- **DATA TO USE**
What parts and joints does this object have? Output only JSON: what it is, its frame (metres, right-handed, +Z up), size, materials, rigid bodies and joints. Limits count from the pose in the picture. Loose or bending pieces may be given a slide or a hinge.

* * *

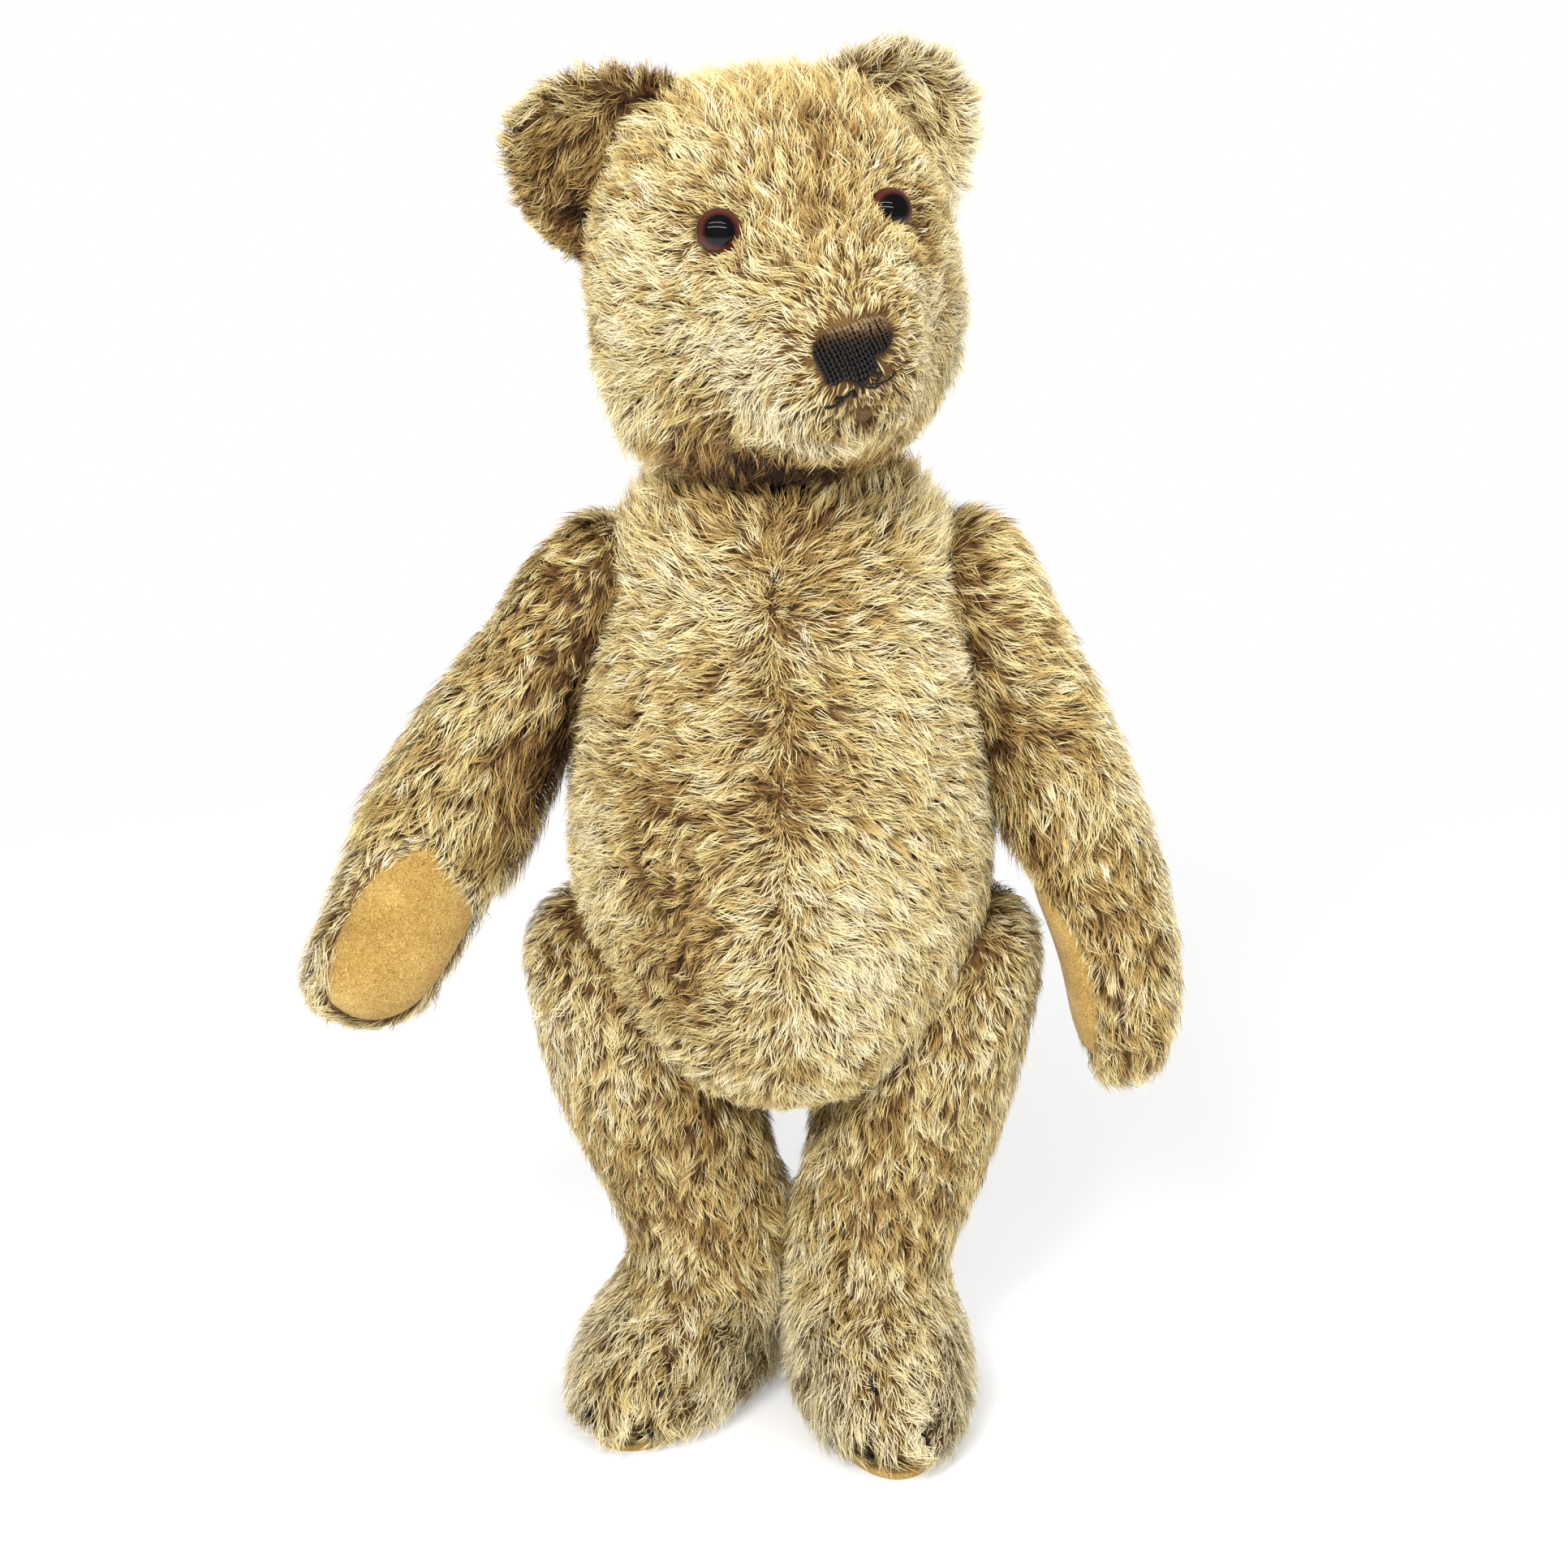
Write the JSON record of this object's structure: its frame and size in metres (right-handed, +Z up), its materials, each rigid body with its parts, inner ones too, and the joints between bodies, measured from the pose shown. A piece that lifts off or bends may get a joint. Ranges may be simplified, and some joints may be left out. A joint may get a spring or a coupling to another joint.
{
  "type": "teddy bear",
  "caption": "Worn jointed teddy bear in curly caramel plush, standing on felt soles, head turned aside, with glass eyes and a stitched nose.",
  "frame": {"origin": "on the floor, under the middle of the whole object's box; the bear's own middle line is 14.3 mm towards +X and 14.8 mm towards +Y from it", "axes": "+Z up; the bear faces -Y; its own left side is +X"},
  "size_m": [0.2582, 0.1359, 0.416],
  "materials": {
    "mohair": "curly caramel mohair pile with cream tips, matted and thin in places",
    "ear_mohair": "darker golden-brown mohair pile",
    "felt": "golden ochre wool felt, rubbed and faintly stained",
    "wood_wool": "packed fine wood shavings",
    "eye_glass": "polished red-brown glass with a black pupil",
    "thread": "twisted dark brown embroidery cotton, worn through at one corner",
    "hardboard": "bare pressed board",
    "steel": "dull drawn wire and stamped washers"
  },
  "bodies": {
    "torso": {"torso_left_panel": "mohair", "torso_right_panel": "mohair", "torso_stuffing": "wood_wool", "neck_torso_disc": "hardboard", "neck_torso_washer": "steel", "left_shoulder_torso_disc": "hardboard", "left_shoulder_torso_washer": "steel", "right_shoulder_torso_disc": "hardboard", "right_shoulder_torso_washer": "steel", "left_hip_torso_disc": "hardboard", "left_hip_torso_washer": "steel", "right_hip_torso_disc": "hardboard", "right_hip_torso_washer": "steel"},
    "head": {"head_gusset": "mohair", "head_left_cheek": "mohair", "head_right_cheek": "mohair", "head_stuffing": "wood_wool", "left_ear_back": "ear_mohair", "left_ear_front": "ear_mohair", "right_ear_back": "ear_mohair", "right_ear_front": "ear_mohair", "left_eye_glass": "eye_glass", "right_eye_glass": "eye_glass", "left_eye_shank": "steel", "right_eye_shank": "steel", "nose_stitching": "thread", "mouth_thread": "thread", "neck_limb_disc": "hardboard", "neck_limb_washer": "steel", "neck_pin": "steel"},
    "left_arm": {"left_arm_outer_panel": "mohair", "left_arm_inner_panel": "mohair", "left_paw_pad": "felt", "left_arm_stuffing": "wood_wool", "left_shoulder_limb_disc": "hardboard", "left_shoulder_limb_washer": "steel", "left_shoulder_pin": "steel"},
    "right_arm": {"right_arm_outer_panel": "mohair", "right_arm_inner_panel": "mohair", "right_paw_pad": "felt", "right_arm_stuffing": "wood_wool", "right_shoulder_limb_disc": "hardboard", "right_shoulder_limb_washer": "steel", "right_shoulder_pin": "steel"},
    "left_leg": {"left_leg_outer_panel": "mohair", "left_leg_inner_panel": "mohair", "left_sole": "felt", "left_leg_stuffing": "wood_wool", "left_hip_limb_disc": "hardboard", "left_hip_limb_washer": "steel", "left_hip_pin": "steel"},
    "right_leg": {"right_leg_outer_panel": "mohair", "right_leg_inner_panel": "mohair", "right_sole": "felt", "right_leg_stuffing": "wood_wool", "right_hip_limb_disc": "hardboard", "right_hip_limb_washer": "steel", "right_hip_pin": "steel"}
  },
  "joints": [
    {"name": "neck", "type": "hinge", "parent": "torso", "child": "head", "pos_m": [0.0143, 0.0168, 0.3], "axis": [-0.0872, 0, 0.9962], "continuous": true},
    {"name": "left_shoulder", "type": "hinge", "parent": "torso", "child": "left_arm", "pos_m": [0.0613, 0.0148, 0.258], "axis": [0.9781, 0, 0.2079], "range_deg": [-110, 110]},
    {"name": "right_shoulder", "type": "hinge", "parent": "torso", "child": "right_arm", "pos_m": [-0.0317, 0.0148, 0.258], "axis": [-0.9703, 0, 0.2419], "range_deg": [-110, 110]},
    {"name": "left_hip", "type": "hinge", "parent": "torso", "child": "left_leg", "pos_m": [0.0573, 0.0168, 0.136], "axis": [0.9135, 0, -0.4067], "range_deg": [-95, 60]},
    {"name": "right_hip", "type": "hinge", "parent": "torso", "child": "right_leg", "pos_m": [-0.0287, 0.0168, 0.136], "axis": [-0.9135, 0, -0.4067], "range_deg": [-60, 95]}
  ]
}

- **EXERCISE**
Copy each line that contains the word "this".

- **FULL SOLUTION**
What parts and joints does this object have? Output only JSON: what it is, its frame (metres, right-handed, +Z up), size, materials, rigid bodies and joints. Limits count from the pose in the picture. Loose or bending pieces may be given a slide or a hinge.
Write the JSON record of this object's structure: its frame and size in metres (right-handed, +Z up), its materials, each rigid body with its parts, inner ones too, and the joints between bodies, measured from the pose shown. A piece that lifts off or bends may get a joint. Ranges may be simplified, and some joints may be left out. A joint may get a spring or a coupling to another joint.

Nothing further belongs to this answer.